**DIRECTIVE:** Keep only the lines from the top of the listing through the one with "None, vertex_normals(points, faces))", and reproduce them unaltered.
● ● ●
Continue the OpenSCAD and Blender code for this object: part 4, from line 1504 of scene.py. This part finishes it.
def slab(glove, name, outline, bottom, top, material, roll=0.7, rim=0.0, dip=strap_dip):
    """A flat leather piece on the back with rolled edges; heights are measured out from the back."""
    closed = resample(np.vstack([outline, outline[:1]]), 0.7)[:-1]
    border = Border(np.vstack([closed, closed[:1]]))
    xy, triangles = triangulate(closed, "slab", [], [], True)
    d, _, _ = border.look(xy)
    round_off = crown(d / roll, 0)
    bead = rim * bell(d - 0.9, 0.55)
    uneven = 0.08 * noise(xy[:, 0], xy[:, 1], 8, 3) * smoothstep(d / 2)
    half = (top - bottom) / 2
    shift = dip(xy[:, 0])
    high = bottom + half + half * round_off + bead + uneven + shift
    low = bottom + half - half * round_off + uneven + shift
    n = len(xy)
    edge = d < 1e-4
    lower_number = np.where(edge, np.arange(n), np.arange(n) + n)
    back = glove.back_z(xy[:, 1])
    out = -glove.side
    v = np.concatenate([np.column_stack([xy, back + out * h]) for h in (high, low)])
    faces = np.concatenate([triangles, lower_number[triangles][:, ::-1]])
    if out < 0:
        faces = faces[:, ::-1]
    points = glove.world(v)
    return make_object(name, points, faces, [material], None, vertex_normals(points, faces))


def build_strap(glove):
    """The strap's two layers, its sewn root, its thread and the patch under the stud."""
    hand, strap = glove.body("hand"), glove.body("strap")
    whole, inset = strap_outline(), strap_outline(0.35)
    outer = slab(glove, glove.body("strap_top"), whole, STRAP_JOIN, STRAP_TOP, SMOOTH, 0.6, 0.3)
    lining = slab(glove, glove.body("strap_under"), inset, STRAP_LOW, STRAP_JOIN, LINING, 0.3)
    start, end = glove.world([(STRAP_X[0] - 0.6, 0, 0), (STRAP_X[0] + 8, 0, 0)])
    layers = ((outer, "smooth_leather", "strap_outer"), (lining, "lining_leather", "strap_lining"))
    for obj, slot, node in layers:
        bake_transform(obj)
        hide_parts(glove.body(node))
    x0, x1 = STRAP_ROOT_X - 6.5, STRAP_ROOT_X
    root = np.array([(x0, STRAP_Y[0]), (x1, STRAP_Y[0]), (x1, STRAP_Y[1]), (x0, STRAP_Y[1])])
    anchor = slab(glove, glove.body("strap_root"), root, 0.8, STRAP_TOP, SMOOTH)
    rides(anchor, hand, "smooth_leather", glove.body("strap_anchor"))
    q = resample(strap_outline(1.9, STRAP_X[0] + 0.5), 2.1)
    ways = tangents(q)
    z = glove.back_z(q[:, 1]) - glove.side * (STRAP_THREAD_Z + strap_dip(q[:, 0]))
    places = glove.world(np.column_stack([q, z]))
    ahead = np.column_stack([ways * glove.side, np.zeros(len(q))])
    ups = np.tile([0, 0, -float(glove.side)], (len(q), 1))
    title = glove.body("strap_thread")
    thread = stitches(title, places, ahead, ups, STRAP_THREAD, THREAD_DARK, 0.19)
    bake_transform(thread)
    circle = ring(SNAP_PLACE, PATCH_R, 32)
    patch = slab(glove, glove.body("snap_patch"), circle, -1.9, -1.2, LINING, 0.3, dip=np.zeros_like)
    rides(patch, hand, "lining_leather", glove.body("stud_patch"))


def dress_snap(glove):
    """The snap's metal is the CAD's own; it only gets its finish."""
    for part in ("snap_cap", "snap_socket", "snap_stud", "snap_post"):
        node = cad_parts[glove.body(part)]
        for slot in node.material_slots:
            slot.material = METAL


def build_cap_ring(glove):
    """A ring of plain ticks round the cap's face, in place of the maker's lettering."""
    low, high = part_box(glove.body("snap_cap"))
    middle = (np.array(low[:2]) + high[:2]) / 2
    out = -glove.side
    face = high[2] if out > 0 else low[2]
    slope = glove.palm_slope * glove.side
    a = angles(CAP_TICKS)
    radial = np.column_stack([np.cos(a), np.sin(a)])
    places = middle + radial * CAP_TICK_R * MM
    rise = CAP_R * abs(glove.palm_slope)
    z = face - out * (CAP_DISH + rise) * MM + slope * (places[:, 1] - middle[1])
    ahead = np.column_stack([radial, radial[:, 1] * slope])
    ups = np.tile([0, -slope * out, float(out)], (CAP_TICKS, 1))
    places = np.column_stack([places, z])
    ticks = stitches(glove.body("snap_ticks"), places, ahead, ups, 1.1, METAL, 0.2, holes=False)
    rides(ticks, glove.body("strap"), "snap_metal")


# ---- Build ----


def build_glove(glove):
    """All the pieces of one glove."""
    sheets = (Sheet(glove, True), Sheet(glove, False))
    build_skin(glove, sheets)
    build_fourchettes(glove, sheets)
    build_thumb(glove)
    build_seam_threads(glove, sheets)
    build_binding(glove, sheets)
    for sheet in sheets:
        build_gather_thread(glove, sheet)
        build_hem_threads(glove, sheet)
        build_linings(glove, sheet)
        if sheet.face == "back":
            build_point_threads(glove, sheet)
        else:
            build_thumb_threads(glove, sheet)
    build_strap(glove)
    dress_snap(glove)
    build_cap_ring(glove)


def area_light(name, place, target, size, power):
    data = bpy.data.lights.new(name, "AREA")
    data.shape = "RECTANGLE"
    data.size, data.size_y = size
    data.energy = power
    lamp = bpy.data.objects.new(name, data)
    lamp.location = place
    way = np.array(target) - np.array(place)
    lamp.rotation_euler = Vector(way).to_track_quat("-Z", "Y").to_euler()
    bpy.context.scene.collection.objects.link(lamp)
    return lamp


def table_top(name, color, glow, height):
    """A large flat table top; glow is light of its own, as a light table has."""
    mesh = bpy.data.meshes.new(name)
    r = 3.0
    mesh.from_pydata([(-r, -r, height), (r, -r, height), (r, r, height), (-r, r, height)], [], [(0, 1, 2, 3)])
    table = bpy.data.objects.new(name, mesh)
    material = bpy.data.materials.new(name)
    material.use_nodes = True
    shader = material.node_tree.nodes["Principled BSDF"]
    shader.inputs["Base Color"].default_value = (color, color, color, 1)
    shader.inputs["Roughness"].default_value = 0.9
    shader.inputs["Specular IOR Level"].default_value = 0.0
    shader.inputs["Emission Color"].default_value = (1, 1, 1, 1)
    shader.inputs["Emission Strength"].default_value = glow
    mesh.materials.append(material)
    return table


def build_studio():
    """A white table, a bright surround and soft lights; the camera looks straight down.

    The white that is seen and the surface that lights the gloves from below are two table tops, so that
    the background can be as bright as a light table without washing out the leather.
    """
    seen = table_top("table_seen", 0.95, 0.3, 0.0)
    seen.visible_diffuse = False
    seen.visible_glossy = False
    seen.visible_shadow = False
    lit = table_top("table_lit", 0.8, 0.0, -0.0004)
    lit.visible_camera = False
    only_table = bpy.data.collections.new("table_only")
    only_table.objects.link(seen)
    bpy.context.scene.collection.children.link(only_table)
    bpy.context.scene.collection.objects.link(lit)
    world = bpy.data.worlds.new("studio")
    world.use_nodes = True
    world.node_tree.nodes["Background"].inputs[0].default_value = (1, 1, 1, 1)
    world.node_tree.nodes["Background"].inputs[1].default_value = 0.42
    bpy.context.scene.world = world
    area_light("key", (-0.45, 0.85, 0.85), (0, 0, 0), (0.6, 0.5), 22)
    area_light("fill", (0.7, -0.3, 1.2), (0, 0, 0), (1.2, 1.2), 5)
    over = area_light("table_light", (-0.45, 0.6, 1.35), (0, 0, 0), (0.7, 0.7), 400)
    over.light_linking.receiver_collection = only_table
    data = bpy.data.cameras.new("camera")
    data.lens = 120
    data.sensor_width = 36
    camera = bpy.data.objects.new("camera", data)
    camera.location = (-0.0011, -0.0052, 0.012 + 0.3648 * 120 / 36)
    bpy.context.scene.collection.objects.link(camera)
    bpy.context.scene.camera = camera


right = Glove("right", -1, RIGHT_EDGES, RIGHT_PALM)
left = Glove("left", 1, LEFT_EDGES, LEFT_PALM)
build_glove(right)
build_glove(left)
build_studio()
● ● ●
**EXERCISE RESULT:**
Continue the OpenSCAD and Blender code for this object: part 4, from line 1504 of scene.py. This part finishes it.
def slab(glove, name, outline, bottom, top, material, roll=0.7, rim=0.0, dip=strap_dip):
    """A flat leather piece on the back with rolled edges; heights are measured out from the back."""
    closed = resample(np.vstack([outline, outline[:1]]), 0.7)[:-1]
    border = Border(np.vstack([closed, closed[:1]]))
    xy, triangles = triangulate(closed, "slab", [], [], True)
    d, _, _ = border.look(xy)
    round_off = crown(d / roll, 0)
    bead = rim * bell(d - 0.9, 0.55)
    uneven = 0.08 * noise(xy[:, 0], xy[:, 1], 8, 3) * smoothstep(d / 2)
    half = (top - bottom) / 2
    shift = dip(xy[:, 0])
    high = bottom + half + half * round_off + bead + uneven + shift
    low = bottom + half - half * round_off + uneven + shift
    n = len(xy)
    edge = d < 1e-4
    lower_number = np.where(edge, np.arange(n), np.arange(n) + n)
    back = glove.back_z(xy[:, 1])
    out = -glove.side
    v = np.concatenate([np.column_stack([xy, back + out * h]) for h in (high, low)])
    faces = np.concatenate([triangles, lower_number[triangles][:, ::-1]])
    if out < 0:
        faces = faces[:, ::-1]
    points = glove.world(v)
    return make_object(name, points, faces, [material], None, vertex_normals(points, faces))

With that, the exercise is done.